La ministre de la justice de Hongkong, Teresa Cheng, le 8 janvier. / Vincent Yu / AP

La nouvelle ministre de la justice de Hongkong, Teresa Cheng, a beau être une avocate de renommée internationale, bardée de diplômes, de décorations et occupant de nombreuses fonctions en parallèle, elle n’en manque pas moins d’éloquence dans sa défense depuis sa nomination, le 6 janvier.

Le départ de son très impopulaire prédécesseur, Rimsky Yuen, réclamé de longue date par l’opposition prodémocratique, devait ouvrir une nouvelle période, apaisée, pour la justice et l’Etat de droit à Hongkong, dont l’autonomie est rudement mise à l’épreuve par les interventions de plus en plus intrusives de Pékin.
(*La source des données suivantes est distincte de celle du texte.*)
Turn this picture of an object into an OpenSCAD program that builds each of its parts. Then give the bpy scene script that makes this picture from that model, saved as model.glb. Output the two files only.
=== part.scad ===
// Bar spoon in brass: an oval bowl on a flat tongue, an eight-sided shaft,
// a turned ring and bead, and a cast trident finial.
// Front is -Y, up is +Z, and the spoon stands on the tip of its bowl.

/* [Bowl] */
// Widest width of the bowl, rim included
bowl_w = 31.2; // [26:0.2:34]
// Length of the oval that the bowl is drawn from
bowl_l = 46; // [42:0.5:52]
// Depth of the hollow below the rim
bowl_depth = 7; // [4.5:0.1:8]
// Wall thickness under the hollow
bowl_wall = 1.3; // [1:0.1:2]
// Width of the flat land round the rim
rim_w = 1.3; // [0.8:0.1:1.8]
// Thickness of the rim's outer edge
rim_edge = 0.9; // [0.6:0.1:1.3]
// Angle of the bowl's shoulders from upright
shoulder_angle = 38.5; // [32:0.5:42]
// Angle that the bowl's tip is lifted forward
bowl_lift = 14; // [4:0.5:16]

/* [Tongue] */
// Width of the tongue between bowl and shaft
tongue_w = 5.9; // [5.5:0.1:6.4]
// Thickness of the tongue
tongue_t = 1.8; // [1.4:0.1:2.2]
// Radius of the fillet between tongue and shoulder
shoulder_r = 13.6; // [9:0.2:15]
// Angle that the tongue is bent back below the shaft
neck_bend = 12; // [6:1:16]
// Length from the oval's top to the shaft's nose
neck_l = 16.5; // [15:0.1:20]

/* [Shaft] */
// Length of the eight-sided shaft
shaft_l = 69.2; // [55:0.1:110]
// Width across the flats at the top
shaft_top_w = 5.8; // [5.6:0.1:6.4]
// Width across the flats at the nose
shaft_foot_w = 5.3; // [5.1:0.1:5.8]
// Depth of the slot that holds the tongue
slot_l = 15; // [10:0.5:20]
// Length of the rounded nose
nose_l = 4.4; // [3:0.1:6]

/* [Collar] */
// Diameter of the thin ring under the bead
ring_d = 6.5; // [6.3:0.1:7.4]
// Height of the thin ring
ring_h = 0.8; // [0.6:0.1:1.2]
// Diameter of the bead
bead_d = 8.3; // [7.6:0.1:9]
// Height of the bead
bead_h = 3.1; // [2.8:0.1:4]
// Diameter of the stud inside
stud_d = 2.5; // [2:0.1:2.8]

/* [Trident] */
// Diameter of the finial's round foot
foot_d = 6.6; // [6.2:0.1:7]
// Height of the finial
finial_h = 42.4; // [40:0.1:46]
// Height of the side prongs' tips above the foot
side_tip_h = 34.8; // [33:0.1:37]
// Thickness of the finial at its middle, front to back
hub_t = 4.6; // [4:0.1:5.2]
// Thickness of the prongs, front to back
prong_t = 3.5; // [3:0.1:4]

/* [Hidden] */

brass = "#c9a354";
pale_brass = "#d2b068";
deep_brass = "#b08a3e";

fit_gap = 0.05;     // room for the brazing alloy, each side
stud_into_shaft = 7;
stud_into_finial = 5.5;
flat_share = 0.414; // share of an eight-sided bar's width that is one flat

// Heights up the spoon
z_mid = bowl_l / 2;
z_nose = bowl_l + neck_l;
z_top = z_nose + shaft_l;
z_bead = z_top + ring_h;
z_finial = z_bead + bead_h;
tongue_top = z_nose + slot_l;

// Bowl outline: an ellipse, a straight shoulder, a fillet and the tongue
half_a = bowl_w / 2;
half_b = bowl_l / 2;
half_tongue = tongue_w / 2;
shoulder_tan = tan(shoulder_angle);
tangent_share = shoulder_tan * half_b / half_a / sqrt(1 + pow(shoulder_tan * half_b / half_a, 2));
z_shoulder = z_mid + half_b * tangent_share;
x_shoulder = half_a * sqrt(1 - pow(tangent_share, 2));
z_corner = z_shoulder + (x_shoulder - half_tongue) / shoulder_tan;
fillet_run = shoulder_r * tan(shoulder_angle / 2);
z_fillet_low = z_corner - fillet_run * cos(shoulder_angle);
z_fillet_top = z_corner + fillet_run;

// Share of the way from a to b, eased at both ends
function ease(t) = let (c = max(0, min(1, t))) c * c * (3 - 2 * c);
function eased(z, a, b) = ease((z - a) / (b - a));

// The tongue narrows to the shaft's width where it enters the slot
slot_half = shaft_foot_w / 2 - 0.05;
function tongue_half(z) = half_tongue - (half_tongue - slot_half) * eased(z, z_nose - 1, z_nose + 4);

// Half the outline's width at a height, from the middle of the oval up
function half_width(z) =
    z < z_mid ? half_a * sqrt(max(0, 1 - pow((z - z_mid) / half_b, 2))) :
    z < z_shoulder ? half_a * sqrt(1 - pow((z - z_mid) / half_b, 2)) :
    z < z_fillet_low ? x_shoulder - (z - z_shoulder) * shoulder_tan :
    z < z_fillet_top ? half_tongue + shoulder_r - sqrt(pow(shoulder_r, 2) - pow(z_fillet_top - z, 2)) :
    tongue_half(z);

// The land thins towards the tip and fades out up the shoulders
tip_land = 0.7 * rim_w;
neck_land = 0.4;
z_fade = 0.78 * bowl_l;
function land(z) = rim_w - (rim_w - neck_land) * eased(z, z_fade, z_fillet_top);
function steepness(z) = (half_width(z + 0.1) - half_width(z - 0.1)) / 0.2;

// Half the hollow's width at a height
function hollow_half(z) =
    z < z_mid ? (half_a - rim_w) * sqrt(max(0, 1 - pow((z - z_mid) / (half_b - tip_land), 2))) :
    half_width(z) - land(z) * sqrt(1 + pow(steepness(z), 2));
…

Le fiasco a commencé la veille de sa prise de fonctions quand le journal prodémocrate Apple Daily a commencé à sortir l’affaire des « agrandissements illégaux » de sa résidence principale (cave, piscine, terrasses). Face aux révélations de la presse, Teresa Cheng s’est « excusée du dérangement », mais a affirmé n’en rien savoir, évoquant son emploi du temps « très chargé » à l’époque de l’acquisition de cette propriété. Un essaim de drones a alors photographié sa maison sous tous les angles et fait apparaître des travaux parfaitement symétriques à ceux, également illégaux, de la maison voisine, qui appartient à son mari.

La chef de l’exécutif, Carrie Lam, qui comptait beaucoup sur sa nouvelle recrue, a maladroitement volé à son secours. Carrie Lam déclara notamment que le gouvernement de Hongkong était devenu une « cuisine tellement brûlante » qu’aucun chef ne voulait plus y travailler, insinuant que les Hongkongais peuvent déjà s’estimer chanceux qu’une avocate de l’envergure de Teresa Cheng accepte d’être leur ministre de la justice. « C’est une honte d’utiliser un tel argument. Il y a des dizaines de candidats parfaitement qualifiés pour ce poste », affirme un avocat du barreau qui se fait l’écho de la profession.

Circonstance aggravante

Depuis ce début difficile pour Mme Cheng, 59 ans, chaque jour a apporté un nouveau détail mettant en cause non seulement sa probité initiale mais aussi sa sincérité et sa capacité à gérer ce genre de crise. Lundi 22 janvier, un autre appartement de son patrimoine est apparu, avec lui aussi des « structures illégales ». Leur existence était d’ailleurs bien mentionnée dans le contrat d’achat signé par Teresa Cheng en personne. Elle aurait, en outre, acheté ce sixième bien immobilier comme « primo-accédant », ce qui lui permit d’économiser plusieurs millions de dollars hongkongais (700 000 euros) en taxes. Cette astuce est légale, car elle détient ses autres propriétés par le biais de sociétés et non en son nom propre, mais ce nouveau détail est venu illustrer le fossé qui existe entre les élites de Hongkong et l’immense majorité des habitants qui vivent en logements sociaux ou dans des petits espaces, le marché immobilier étant l’un des plus chers du monde.

En fait, près d’un logement sur quatre dispose d’une « structure illégale ». Les autorités n’ont jamais réussi à mettre de l’ordre dans cette dérive liée aux prix exorbitants de l’immobilier qui poussent à optimiser l’espace par tous les moyens possibles, notamment en construisant une pièce sur les toits ou en fermant un balcon pour en faire une pièce supplémentaire.

Circonstance aggravante pour Teresa Cheng, la nouvelle ministre de la justice est une ingénieure qualifiée et une avocate spécialisée dans la construction et les affaires immobilières. Elle a même publié un énorme recueil qui fait référence en la matière. Difficile de plaider l’ignorance.